A “democracia do mercado” tem servido de pretexto para todas as aventuras da ganância, do lucro pelo lucro, da exploração desenfreada. Os turiferários da desumanização encontram-se em todos os campos da actividade. Porém, os que mais interessam ao poder económico, já sobreposto, largamente, ao poder político, são aqueles que dispõem de acesso aos órgãos de comunicação social. Já o referi, nesta coluna: a inexistência de debate, a uniformização do pensamento, o sentido único da ideologia vão conduzir, inevitavelmente, ao esvaziamento democrático. O desprezo que os cidadãos não escondem acerca dos “políticos”, é o eloquente testemunho da gravidade do problema.
O desinteresse dos “políticos” em cumprir as promessas corresponde, por igual, ao desprendimento, cada vez mais acentuado, dos cidadãos pelos fenómenos públicos. O recente caso do BCP e das manigâncias do Governo, apostado em dividir, pataca a mim, pataca a ti, o festim da mesa posta, é alarmante. Depois, as origens são brumosas e ninguém parece interessado em aclará-las. O ruído e a futilidade opõem-se, com denodo, ao esclarecimento. Fica-nos o folclore.
APOSTILA – É evidente que o ministro Mário Lino sai muito arranhado do assunto Ota-- Alcochete. Precipitou-se no “jamais”; mas seguiu instruções, é bom de ver. Independentemente de eu apreciar, ou não, a prática deste Executivo (e, na realidade, não aprecio), a mudança de opinião não entra nos domínios da sordidez. No entanto, a reviravolta de José Sócrates carece de explicações mais claras. Quanto aos interesses, eles habitam nos dois (ou nos três) projectos. E é aqui que está o busílis. E é aqui que a “democracia de opinião” falhou, porque se estatelou na informação. Fica-nos, de novo, o folclore.
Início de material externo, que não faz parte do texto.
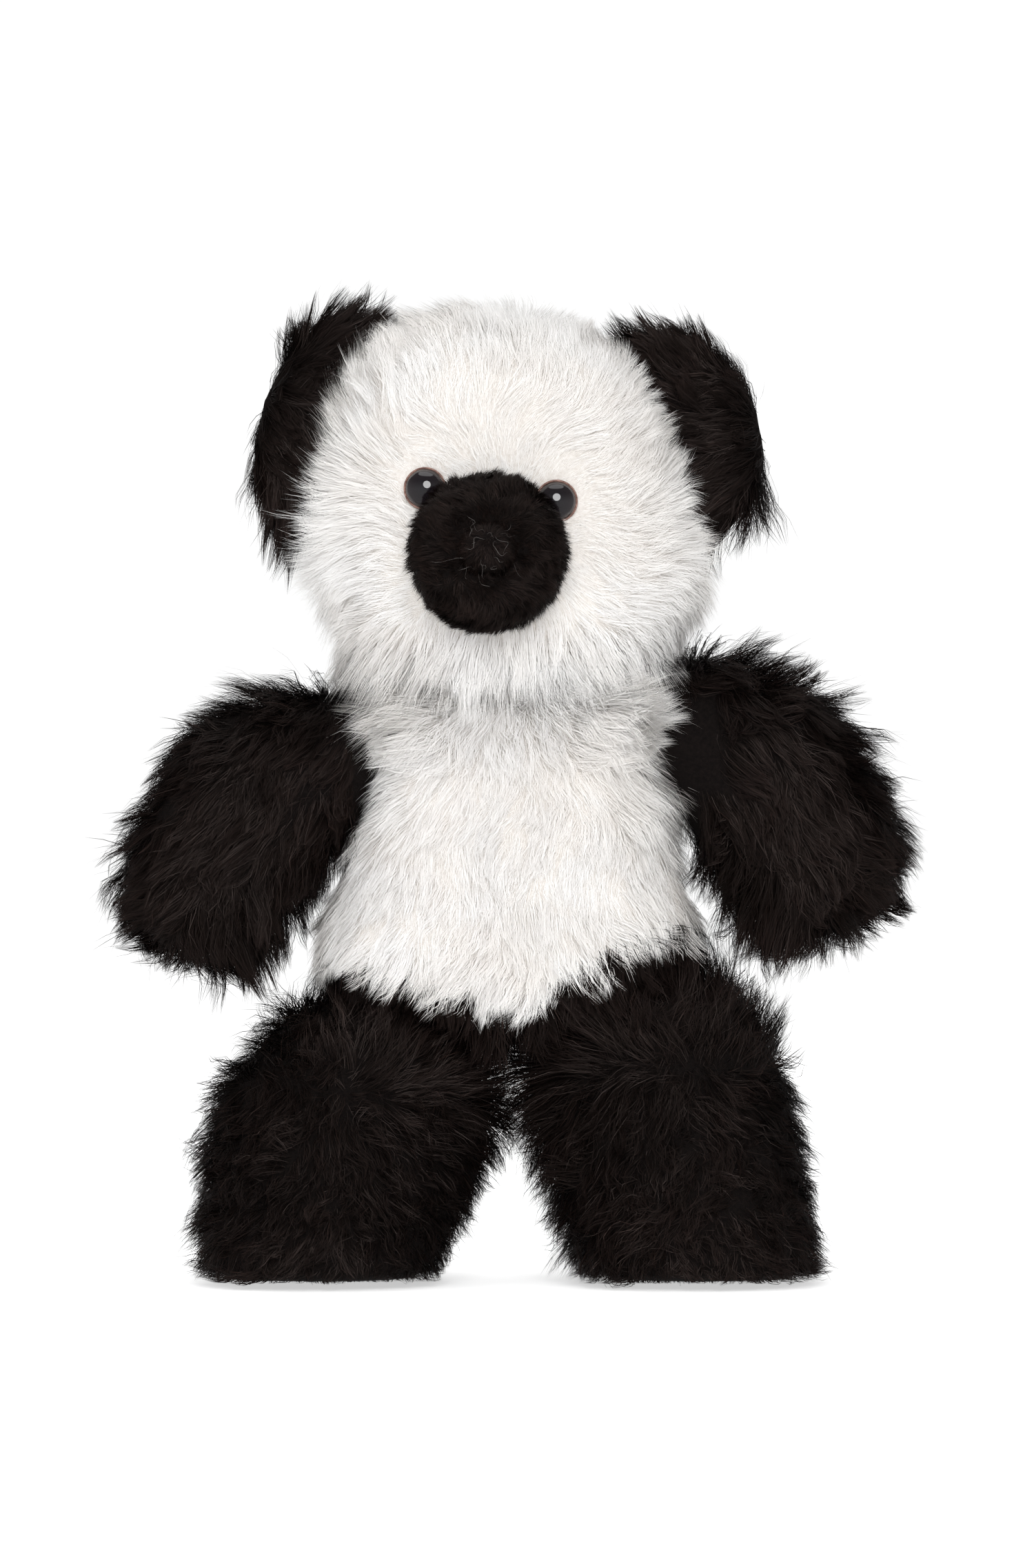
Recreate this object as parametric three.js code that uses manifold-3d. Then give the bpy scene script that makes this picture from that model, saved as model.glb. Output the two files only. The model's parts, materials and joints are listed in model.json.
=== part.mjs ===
// A soft plush panda in long-pile fur, standing on its own two feet, in millimetres with +Z up.
// It faces -Y, so its own left side is on +X. The origin is on the floor, under the middle of the whole toy.
// Each stuffed part is what a toy maker cuts and fills: fur panels sewn together around a core of fibre filling.
// The limbs are sewn on round ball-shaped ends, with a ring of closing thread at each one.
import * as THREE from "three";
import { ConvexGeometry } from "three/addons/geometries/ConvexGeometry.js";
import { mergeVertices } from "three/addons/utils/BufferGeometryUtils.js";
import Module from "manifold-3d";

const wasm = await Module();
wasm.setup();

// Driving dimensions
const PANEL = 3; // thickness of a fur panel, its pile pressed flat
const SEAM = 0.3; // gap between two panels, and between a panel and the filling
const THREAD = 0.6; // radius of the closing thread
const SOCKET_GAP = 2.6; // between a limb's ball and the hollow it is sewn into
const MIDDLE = [-0.15, 15.74]; // the toy's own centre line sits this far from the middle of its box
const FACE_ROLL = 4.5; // degrees about Y: the face is set a little crooked on the head
const BALLS_AROUND = 20; // facets round each rounded form
const BALLS_UP = 12;
const FAR = 400; // longer than the toy, for cutting blocks

// Colours
const WHITE_FUR = { color: 0xf1efec, roughness: 0.95 };
const BLACK_FUR = { color: 0x14110f, roughness: 0.95 };
const FILLING = { color: 0xfafafa, roughness: 1 };
const WHITE_THREAD = { color: 0xe9e6df, roughness: 0.8 };
const BLACK_THREAD = { color: 0x1a1817, roughness: 0.8 };
const EYE_PLASTIC = { color: 0x0b0a0c, roughness: 0.08 };
const WASHER_PLASTIC = { color: 0xdcdcd8, roughness: 0.5 };

// ---- Solids ----

// A closed three.js geometry as a solid that can be joined and cut.
function solidOf(geometry) {
  const bare = geometry.index ? geometry.toNonIndexed() : geometry.clone();
  bare.deleteAttribute("normal");
  bare.deleteAttribute("uv");
  const merged = mergeVertices(bare, 1e-4);
  const mesh = new wasm.Mesh({
    numProp: 3,
    vertProperties: merged.attributes.position.array,
    triVerts: merged.index.array,
  });
  return new wasm.Manifold(mesh);
}

function geometryOf(solid) {
  const { vertProperties, triVerts } = solid.getMesh();
  const geometry = new THREE.BufferGeometry();
  geometry.setAttribute("position", new THREE.BufferAttribute(vertProperties, 3));
  geometry.setIndex(new THREE.BufferAttribute(triVerts, 1));
  geometry.computeVertexNormals();
  return geometry;
}

// The skin stretched over several ellipsoids, each { at, r }, with every radius smaller by inset.
function hull(blobs, inset = 0) {
  const points = [];
  for (const { at, r } of blobs) {
    const ball = new THREE.SphereGeometry(1, BALLS_AROUND, BALLS_UP).rotateX(Math.PI / 2);
    const position = ball.attributes.position;
    for (let i = 0; i < position.count; i++) {
      const point = new THREE.Vector3().fromBufferAttribute(position, i);
      point.multiply(new THREE.Vector3(r[0] - inset, r[1] - inset, r[2] - inset));
      points.push(point.add(new THREE.Vector3(...at)));
    }
  }
  return solidOf(new ConvexGeometry(points));
}

const ball = (at, radius) => hull([{ at, r: [radius, radius, radius] }]);

function block(low, high) {
  const size = high.map((value, i) => value - low[i]);
  const middle = high.map((value, i) => (value + low[i]) / 2);
  return solidOf(new THREE.BoxGeometry(...size).translate(...middle));
}

// The half of space on one side of a plane square to an axis.
function half(axis, from, sign) {
  const low = [-FAR, -FAR, -FAR];
  const high = [FAR, FAR, FAR];
  (sign > 0 ? low : high)[axis] = from;
  return block(low, high);
}

// A turned form about an axis through a point: the profile is [radius, height] pairs that begin and end on the axis.
function turned(profile, at, axis, around = BALLS_AROUND) {
  const points = profile.map(([radius, height]) => new THREE.Vector2(radius, height));
  const geometry = new THREE.LatheGeometry(points, around);
  const turn = new THREE.Quaternion().setFromUnitVectors(new THREE.Vector3(0, 1, 0), axis);
  return solidOf(geometry.applyQuaternion(turn).translate(...at));
}

// A closed ring of thread about an axis through a point.
function threadRing(at, radius, axis) {
  const geometry = new THREE.TorusGeometry(radius, THREAD, 6, 28);
  const turn = new THREE.Quaternion().setFromUnitVectors(new THREE.Vector3(0, 0, 1), axis);
  return solidOf(geometry.applyQuaternion(turn).translate(...at));
}

// The closing thread in the gap round a ball: a ring at some degrees off the way the ball is sewn on.
function closingRing(pivot, ballRadius, toward, degrees) {
  const reach = ballRadius + SOCKET_GAP / 2;
  const angle = THREE.MathUtils.degToRad(degrees);
  const axis = new THREE.Vector3(...toward).normalize();
  const at = new THREE.Vector3(...pivot).addScaledVector(axis, reach * Math.cos(angle));
  return threadRing(at.toArray(), reach * Math.sin(angle), axis);
}

// ---- The scene graph: one group for each part that moves, at its pivot ----

const panda = new THREE.Group();
panda.position.set(MIDDLE[0], MIDDLE[1], 0);

function bodyGroup(parent, pivot) {
  const group = new THREE.Group();
  group.userData.pivot = pivot;
  const from = parent.userData.pivot ?? [0, 0, 0];
  group.position.set(pivot[0] - from[0], pivot[1] - from[1], pivot[2] - from[2]);
  parent.add(group);
  return group;
}

function addNode(group, name, solid, look) {
  const [x, y, z] = group.userData.pivot;
  const material = new THREE.MeshStandardMaterial({ metalness: 0, ...look });
  const mesh = new THREE.Mesh(geometryOf(solid).translate(-x, -y, -z), material);
  mesh.name = name;
  group.add(mesh);
}

// ---- Pivots ----

const NECK = [-1, 0, 187];
const SHOULDER = { right: [-55, 0, 164], left: [55, 0, 175] };
const HIP = { right: [-49, 2, 56], left: [49, 2, 64] };
const NECK_BALL = 16;
const SHOULDER_BALL = 20;
const HIP_BALL = 33;
const SIDES = { right: -1, left: 1 };

// ---- Torso ----

const torsoBlobs = [
  { at: [-0.3, 0, 105.5], r: [59, 38, 25] }, // belly
  { at: [0, 3, 102], r: [40, 31, 19] }, // seat
  { at: [-21, 2, 162], r: [16.6, 27, 26] }, // shoulders
  { at: [23, 2, 167], r: [17.8, 27, 27] },
];

// Everything above a shallow cone that falls away from the neck, so that the head has room to nod.
const TORSO_SLOPE = THREE.MathUtils.degToRad(5);
const HEAD_SLOPE = THREE.MathUtils.degToRad(13);
const NECK_OPENING = 1.2;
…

ADIVINHA – Qual é o semanário, qual é, que não publicou uma resenha a um livro de conhecido preopinante, pelo simples motivo de o autor da crítica (neste caso autora) fazer sérias reservas ao texto? Critérios editoriais? Favorecimento? Para uns, sarrafo; para outros, borracha ou lápis azul. Para os amigalhaços, conforto e acalanto; para os outros, os rigores dos paradigmas. Não há duas maneiras de amar a liberdade e a livre opinião. Há é modos de a mascarar.